Special meeting called after school board pressed for action
BEND, Ore (KTVZ) -- The Bend City Council met in an emergency session Thursday to discuss the recent surge of COVID-19 cases in Oregon and Deschutes County, and discuss steps they can take to help combat it, in hopes of getting kids back in school.
With much of the surge tied to private, social gatherings, a big topic of discussion for the council was messaging.
City Manager Eric King said, "The challenge here, is we don't have the (legal) ability to go into people's private homes."
That's why he said curbing the spread of COVID-19 in Bend and around the state (the nation, in fact) has been so difficult.
And that's concerning everyone, with Thanksgiving just two weeks away.
Deschutes County Health Services Director Dr. George Conway detailed a large amount of stats and information in his presentation to councilors.
"We need to coherently message and discourage large holiday gatherings," Conway said. "And this, of course, is in the governor's message last week."
Conway said there have been 36 outbreaks in the county since Oct. 1, 25 of them in Bend, including six at long-term care facilities, three at gym, exercise and recreation facilities, and two at private parties, though they were more frequently mentioned.
Because bars and restaurants have not been added to the state's contact tracing questionnaire, Conway added: "Absence of evidence is not evidence of absence."
And the knowledge has evolved with the virus, which began mostly affecting older people, then middle-aged adults and in the last few months has seen a definite shift toward young adults and teens.
Everyone going into enclosed spaces as it gets colder is a definite factor in the rise of cases. But Conway said there are things that can be done to make schools safer, once reopened, including frequent antigen testing of teachers and staff, as well as first responders.
Just as the online council meeting ended, the Oregon Health Authority reported another record daily COVID-19 case count -- 1,122 -- and the governor has called a noon Friday news conference to address the "alarming spike" in cases and hospitalizations, and is likely to discuss further steps.
Meanwhile, closer to home, some city councilors are worried about the lack of messaging on COVID in the last few months.
Councilor Barb Campbell said, "It still just really frustrates me to see a City of Bend public service announcement about anything other than COVID right now."

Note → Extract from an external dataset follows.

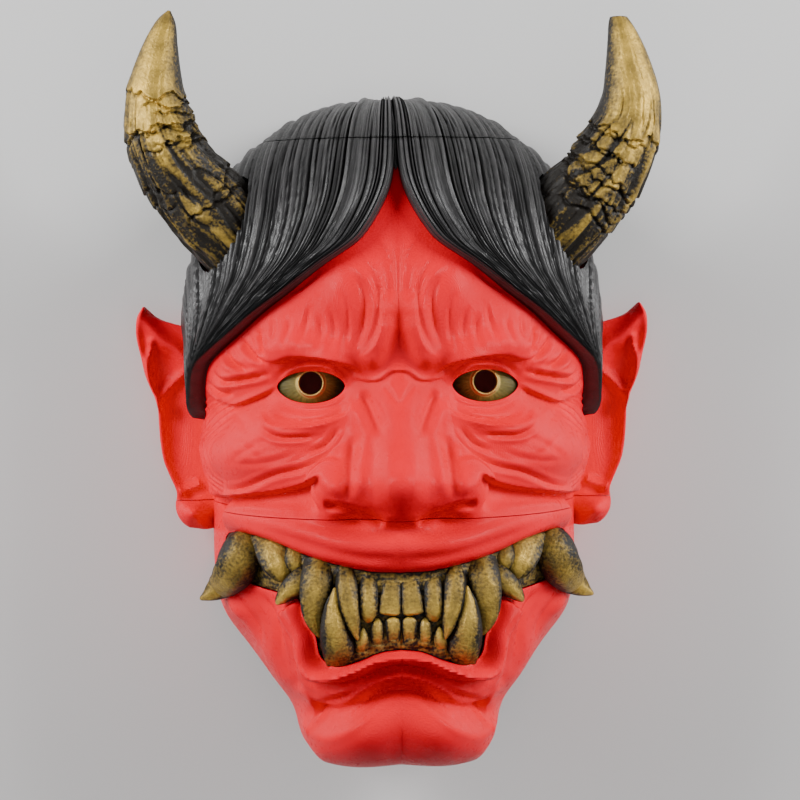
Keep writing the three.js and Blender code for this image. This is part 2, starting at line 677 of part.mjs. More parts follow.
// Teeth: a gum that fills the mouth, with a flange behind the lips, and fangs and incisors on it.
const GUM_BACK = -WALL - 4;
const GUM_FRONT = -1.2;
const FLANGE_FRONT = -WALL - GAP - 0.1;
const FLANGE_REACH = 4;
const gumShell = (rise) => headSolid(INSIDE_COLUMNS, INSIDE_ROWS, (x, y, z) => insideRelief(x, y, z) + rise);
const gumBackRoom = gumShell(GUM_BACK);

// Each tooth is [root x, root y, tip x, tip y, root width, bow, lift of the tip, bluntness].
const UPPER_TEETH = [
  [5.2, -65.5, 4.3, -78.5, 8.4, 0, 3, 0.9],
  [11.6, -65, 11.6, -81, 6.4, 0, 3.5, 0.55],
  [20.2, -63, 16.2, -88, 7.4, 1.5, 6, 0.12],
  [30.5, -61, 28.5, -90, 9.6, 4, 6, 0.12],
  [36.5, -62.5, 45.5, -73.5, 6, 1, 7, 0.25],
  [46, -56, 39, -68, 9, 0, 4, 0.3],
  [57.5, -54, 72.6, -75, 14, 5, 12, 0.06],
];
const LOWER_TEETH = [
  [3.3, -89, 3.3, -79, 6, 0, 2, 0.8],
  [9.2, -89, 8.9, -80.5, 5, 0, 2, 0.7],
  [14, -91, 13.4, -82.5, 4.6, 0, 2, 0.6],
  [23, -95, 25.4, -71, 10, 2, 6, 0.1],
];
const TOOTH_SIDES = 5;
const TOOTH_STEPS = 3;
const TOOTH_SINK = 1;
const TOOTH_TIP = 0.05;
const TOOTH_LIFT_AT_MIDDLE = 0.6;
const TOOTH_TAPER = 0.75;
const CHISEL_BOW = 6;
const CHEEK_EDGE = 66;

function tooth([rootX, rootY, tipX, tipY, width, bow, lift, blunt]) {
  const root = new THREE.Vector3(rootX, rootY, heightAt(rootX, rootY) + GUM_FRONT - TOOTH_SINK);
  const tip = new THREE.Vector3(tipX, tipY, heightAt(Math.min(tipX, CHEEK_EDGE), tipY) + GUM_FRONT + lift);
  const lean = tip.clone().sub(root);
  const sideways = new THREE.Vector3(0, 0, 1).cross(lean).normalize();
  const middle = root.clone().lerp(tip, 0.5);
  middle.addScaledVector(sideways, -bow * Math.sign(lean.y));
  middle.z += TOOTH_LIFT_AT_MIDDLE * lift;
  return sweep(new THREE.QuadraticBezierCurve3(root, middle, tip), TOOTH_STEPS, TOOTH_SIDES, (share) => {
    const point = (1 - share) ** TOOTH_TAPER;
    const chisel = blunt * Math.sqrt(1 - share ** CHISEL_BOW);
    return (width / 2) * Math.max(point, chisel) + TOOTH_TIP;
  });
}

const mouthPlug = (extra) => prism(grown(mouthOutline, extra), MOUTH_FLOOR, ABOVE_ALL);
const gumPlate = gumShell(GUM_FRONT).intersect(mouthPlug(-2 * GAP));
const gumFlange = gumShell(FLANGE_FRONT).intersect(mouthPlug(FLANGE_REACH));
const gum = gumPlate.add(gumFlange).subtract(gumBackRoom);
const teethHalf = [...UPPER_TEETH, ...LOWER_TEETH].map(tooth).reduce((a, b) => a.add(b));
const lips = swollenHead
  .subtract(headSolid(INSIDE_COLUMNS, INSIDE_ROWS, (x, y, z) => insideRelief(x, y, z) - WALL - GAP))
  .subtract(mouthPlug(-GAP));
const teeth = largestBody(gum.add(pair(teethHalf).subtract(gumBackRoom).subtract(lips)));

const mask = new THREE.Group();
mask.add(
  toMesh("face_upper", faceUpper, RED),
  toMesh("face_lower", faceLower, RED),
  toMesh("hair_crown", hairCrown, CHARCOAL),
  toMesh("hair_front", hairFront, CHARCOAL),
  toMesh("horn_left", hornLeft, OLD_GOLD),
  toMesh("horn_right", hornRight, OLD_GOLD),
  toMesh("eye_left", flip(eye), OLD_GOLD),
  toMesh("eye_right", eye, OLD_GOLD),
  toMesh("teeth", teeth, OLD_GOLD),
);

// The origin is under the middle of the whole mask, on the level of its rim.
const box = new THREE.Box3().setFromObject(mask);
const middle = box.getCenter(new THREE.Vector3());
mask.position.set(-middle.x, -middle.y, -box.min.z);

export default mask;
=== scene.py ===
# A printed demon mask, lying on its rim on a pale table and seen from straight above.
# Sizes are millimetres on the face: x from the middle line, y up from a level just under the sight
# holes, z out from the rim. They become metres where a mesh is made.
import math

import bmesh
import bpy
import numpy as np
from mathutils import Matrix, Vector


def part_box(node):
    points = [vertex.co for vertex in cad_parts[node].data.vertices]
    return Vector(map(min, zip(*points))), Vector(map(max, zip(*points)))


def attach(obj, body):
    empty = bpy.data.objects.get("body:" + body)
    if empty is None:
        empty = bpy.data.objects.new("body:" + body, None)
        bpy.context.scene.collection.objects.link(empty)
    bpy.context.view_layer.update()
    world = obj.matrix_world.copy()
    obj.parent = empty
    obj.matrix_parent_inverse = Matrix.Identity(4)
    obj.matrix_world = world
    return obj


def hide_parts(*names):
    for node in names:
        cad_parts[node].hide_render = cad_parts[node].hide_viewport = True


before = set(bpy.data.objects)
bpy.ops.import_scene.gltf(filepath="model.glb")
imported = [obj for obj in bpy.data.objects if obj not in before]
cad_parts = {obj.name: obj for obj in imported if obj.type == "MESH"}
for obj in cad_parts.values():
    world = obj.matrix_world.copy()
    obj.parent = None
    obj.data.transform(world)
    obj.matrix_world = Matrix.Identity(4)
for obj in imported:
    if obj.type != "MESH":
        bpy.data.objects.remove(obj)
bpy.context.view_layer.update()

# The upper face is one print in glossy red, from the crown seam down to a level seam under the nose.
# Its wall stands off a plain head form, whose level sections are half superellipses, and all of the
# brow, nose and cheek carving is height added to that form.
MM = 0.001
HEAD_TOP, HEAD_WIDEST, CHIN_FOOT = 111, 20, -136
HALF_WIDTH, FACE_DEPTH = 77, 95
SECTION_BOW, CROWN_BOW, CHIN_BOW, CHIN_WIDTH_BOW = 2.3, 3, 4, 5
CHEEK_TAPER, JAW_CORNER, JAW_TAPER, JAW_CORNER_ROUND = 6, -78, 0.76, 5
DEPTH_TAPER, CHIN_WIDTH_ROUND_START, CHIN_DEPTH_ROUND_START = 0.05, -118, -105
LIP_SEAM, CROWN_SEAM, SEAM_GAP, SEAM_LEAN = -43.8, 95.4, 0.3, 0.063
WALL, THIN_WALL, SKIRT = 3.5, 2.4, 20

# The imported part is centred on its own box, so its face level is shifted along Y.
BROKEN_TIP = 142.3
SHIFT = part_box("horn_right")[1][1] / MM - BROKEN_TIP


def smooth(low, high, t):
    """0 where t is at low or before it, 1 from high on, and an S curve between them."""
    s = np.clip((t - low) / (high - low), 0, 1)
    return s * s * (3 - 2 * s)


def round_off(t, bow):
    """A quarter of a superellipse, from 1 where t is 0 down to 0 where t is 1."""
    return (1 - np.clip(t, 0, 1) ** bow) ** (1 / bow)


def half_width(y):
    up = (y - HEAD_WIDEST) / (HEAD_TOP - HEAD_WIDEST)
    past_corner = JAW_CORNER_ROUND * np.log1p(np.exp((JAW_CORNER - y) / JAW_CORNER_ROUND))
    width = HALF_WIDTH - CHEEK_TAPER * smooth(HEAD_WIDEST, LIP_SEAM, y) - JAW_TAPER * past_corner
    down = (CHIN_WIDTH_ROUND_START - y) / (CHIN_WIDTH_ROUND_START - CHIN_FOOT)
    below = width * round_off(down, CHIN_WIDTH_BOW)
    return np.where(up > 0, HALF_WIDTH * round_off(up, SECTION_BOW), below)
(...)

The city hasn't posted a public service announcement related to COVID on its YouTube page since late June. City Manager Eric King said a new campaign featuring students is in the works.
If COVID cases are not under control soon, schools could stay closed in Deschutes County much longer.
Messaging is something the Bend-La Pine School Board wants the city to improve.
Board Chair Carrie Douglass told them, "We know that a significant amount of spread is occurring in homes, where none of us have the ability to stop them. So we all must do a better job about educating our public about how we can gather safely."
"We believe our community is failing our students by not doing everything they can to lower the rate and get kids back in school," she said. "I don't want to make this about businesses vs. kids. But in reality, businesses are also going to suffer, if it gets out of control."
"So we're all intertwined," Douglass said. "We're in this together, and we need to work together to lower cases." She also said the schoo; board is "very frustrated with inconsistency in the state's metrics guidelines."
Douglass said she wanted to make clear, "We're not asking for wide, sweeping restrictions on business and tourism. In fact, the xact opposite. … We are asking for targeted, short-term intervention to get case rates down."
The city council agreed unanimously to use CARES Act funding to develop more messaging to educate people on how to stop the spread of COVID-19.
Stricter enforcement of state requirements is also something the school board requested.
In October, there were 13 complaints to police and 14 to city code enforcement officers, Police Chief Mike Krantz and city Code Enforcement Officer James Goff said. Already in November, there's already been 15 complaints to code enforcement and seven to police.
A majority of councilors agreed to devote more funds to code enforcement and to set the minimum fine for violating businesses at $750, the same as other code violations. (For individuals, the citations remain on a sliding scale, from $100 for the first offense $250 for the second and $500 for the third.)
As always, the first goal is to educate and gain compliance. In fact, only one citation has been issued, to the Seven Nightclub, for mask violations, which also resulted in an immediate OLCC license suspension recently.